In fact, we want to define all the
powers of $\wt T$ as well, so we may be in trouble at countably many points
(all the preimages of the boundaries of the partition).
We will not worry about such points since they can be consistently ignored
(loosely speaking, the value of $\wt Tg$ at such points can be defined by
taking left and/or right limits--see \cite{HK} or \cite{BK} for details).}
The relevance of the
cones $\Cal C_a$ and the inequality (2.1) are exemplified by the following
result.
\proclaim{Lemma 2.1}
For each $a> \frac A{1-2\lambda^{-1}}$, there exists $\sigma<1$ such that
$$
\wt T\Cal C_a\subset\Cal C_{\sigma a}.
$$
\endproclaim
\demo{Proof}
For each $g\in\Cal C_a$, inequality (2.1) yields
$$
\bigvee_0^1 \wt Tg\leq 2\lambda^{-1}\bigvee_0^1 g+ A\int_0^1 g
\leq (2\lambda^{-1}a+A)\int_0^1 g.
$$
The result follows by choosing $a=A(\sigma-2\lambda^{-1})^{-1}$, and
noticing that $\int g=\int \wt Tg$.
\enddemo
\vskip1cm
\subhead \S 3 DECAY OF CORRELATIONS
\endsubhead
\vskip1cm
In the previous section we have found a cone of functions that is left
invariant by the P-F operator. This it is not quite enough
to obtain a contraction in the corresponding Hilber metric: the diameter of
the image must also be investigated. The nature of the problem is elucidated by
the following Lemma.
\proclaim{Lemma 3.1} Calling $\Theta_a$ the Hilbert metric associated to the
cone $\Cal C_a$, for each $\nu<1$, and $g\in\Cal C_{\nu a}$
$$
\Theta_a(g,\,1)\leq \ln\left[\frac{\max\left\{(1+\nu)\int_0^1 g;\;
\sup\limits_{x\in[0,\,1]} g(x)\right\}}
{\min\left\{(1-\nu)\int_0^1g;\;\inf\limits_{x\in[0,\,1]} g(x)\right\}}\right].
$$
\endproclaim
\demo{Proof}
We have to find the set of $\lambda$ and $\mu$ such that
$\lambda 1\preceq g\preceq \mu 1$. Let us start with the first inequality; it
is satisfied iff $g-\lambda\in\Cal C_a$, i.e.
$$
\aligned
\lambda &\leq g(x) \qquad\forall x\in[0,\,1]\\
&\text{and}\\
\lambda &\leq \int_0^1 g-a^{-1}\bigvee_0^1 g .
\endaligned
$$
Consequently,
$$
\alpha=\sup\lambda=\min\left\{\inf_{x\in[0,\,1]} g(x);\,
\int_0^1 g-a^{-1}\bigvee_0^1 g\right\},
$$
see \S 1 for a definition of $\alpha$ and $\beta$ in the present context.

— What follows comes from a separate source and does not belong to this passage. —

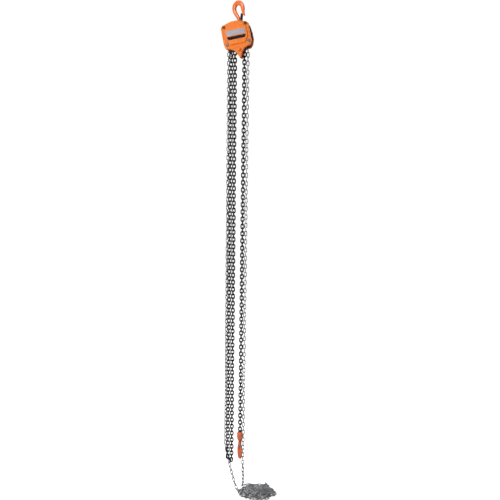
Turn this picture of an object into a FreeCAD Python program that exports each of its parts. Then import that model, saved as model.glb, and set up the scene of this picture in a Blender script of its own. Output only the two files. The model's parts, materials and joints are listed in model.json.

Since $g\in\Cal C_{\nu a}$, it follows
$$
\int_0^1 g-a^{-1}\bigvee_0^1 g\geq (1-\nu)\int_0^1 g ,
$$
that is $\alpha\geq \min\{(1-\nu)\int g,\,\inf g\}$.
Analogously, one can compute $\beta\leq \max\{(1+\nu)\int g,\,\sup g\}$.
\enddemo
Note that, up to now, we do not have any control on the inf of
a function belonging to our cones, therefore the above Lemma shows not
only that more work is
needed, but also in which direction to concentrate our efforts.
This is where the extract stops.